This is an example of a recursive merge sort implemented using a technique known as currying, expressed in the language Scala.

Some context: I was looking for a Java-based scripting language to act as 'glue' for my Java interface to OziExplorer which I'm using for a fenceline survey I'm doing for the Moors For The Future project. I initially looked at Groovy and came across an intriguing comment by James Strachan, the creator of Groovy:

I can honestly say if someone had shown me the Programming in Scala book by by Martin Odersky, Lex Spoon & Bill Venners back in 2003 I'd probably have never created Groovy.

That set me off on an exploration of the Scala website which has lots of good tutorials and links, including one to an online interpreter you can type examples into. Scala is a really intriguing language - it sits on top of the JVM so you get 'for free' Java's cross-platform support and access to the huge Java ecosystem, but Scala also blends together the features of some of the most influential languages that preceded it:

  • The 'everything is an object' nature of Smalltalk or Ruby
  • The imperative nature of languages that have C or Java heritage
  • Functional programming as per ML or Haskell
  • Strongly typed but with sophisticated type inferencing that makes it look & feel similar to Python or Groovy
  • Uniform access to methods and fields, like Eiffel
  • Actor-based concurrency similar to Erlang

Scala also adds new features of its own as well, such as abstract types, traits and extractors. It's also very easy to write domain-specific languages in Scala. James Strachan wrote a good summary of Scala, from which the above quote is taken.
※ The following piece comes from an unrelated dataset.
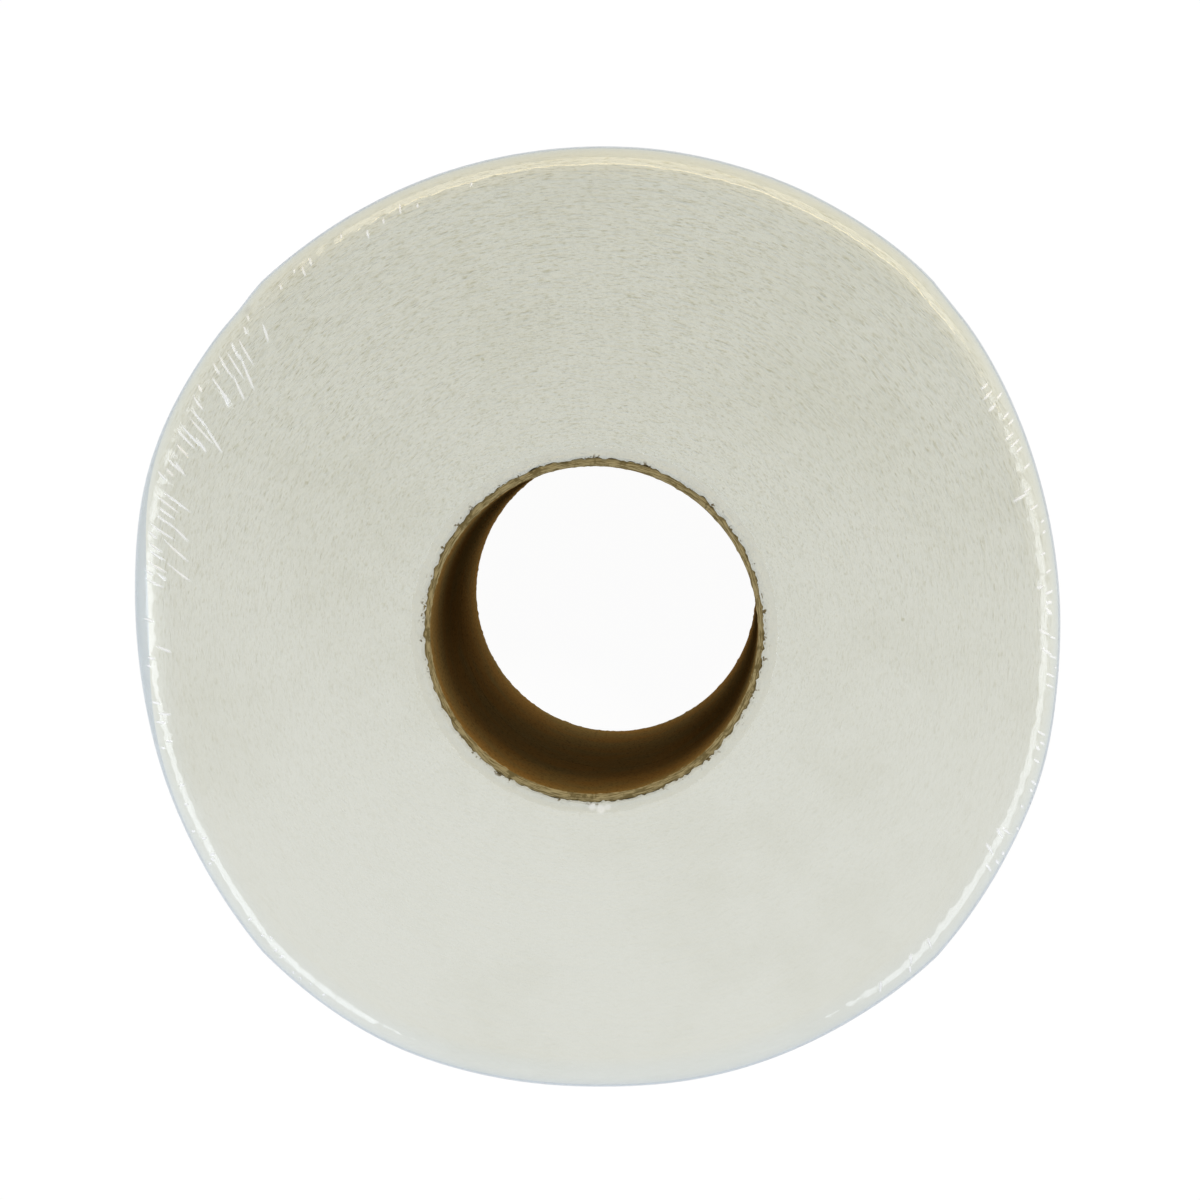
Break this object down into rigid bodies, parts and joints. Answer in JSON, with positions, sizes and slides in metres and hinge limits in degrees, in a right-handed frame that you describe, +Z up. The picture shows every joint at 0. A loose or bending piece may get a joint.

I also ordered a copy of Programming in Scala, Second Edition which I'm enjoying reading and can thoroughly recommend. Unlike many programming books it's well written with a light but not overly-chatty style. It explicitly assumes you have programming experience, so it picks up pace pretty quickly. As I've been going through the book, most of my "Why did they do that?" questions have had good answers, which gives the impression that Scala has been very carefully thought through - always a good sign.

Now all I have to do is to think of a substantial project I can use Scala on :-)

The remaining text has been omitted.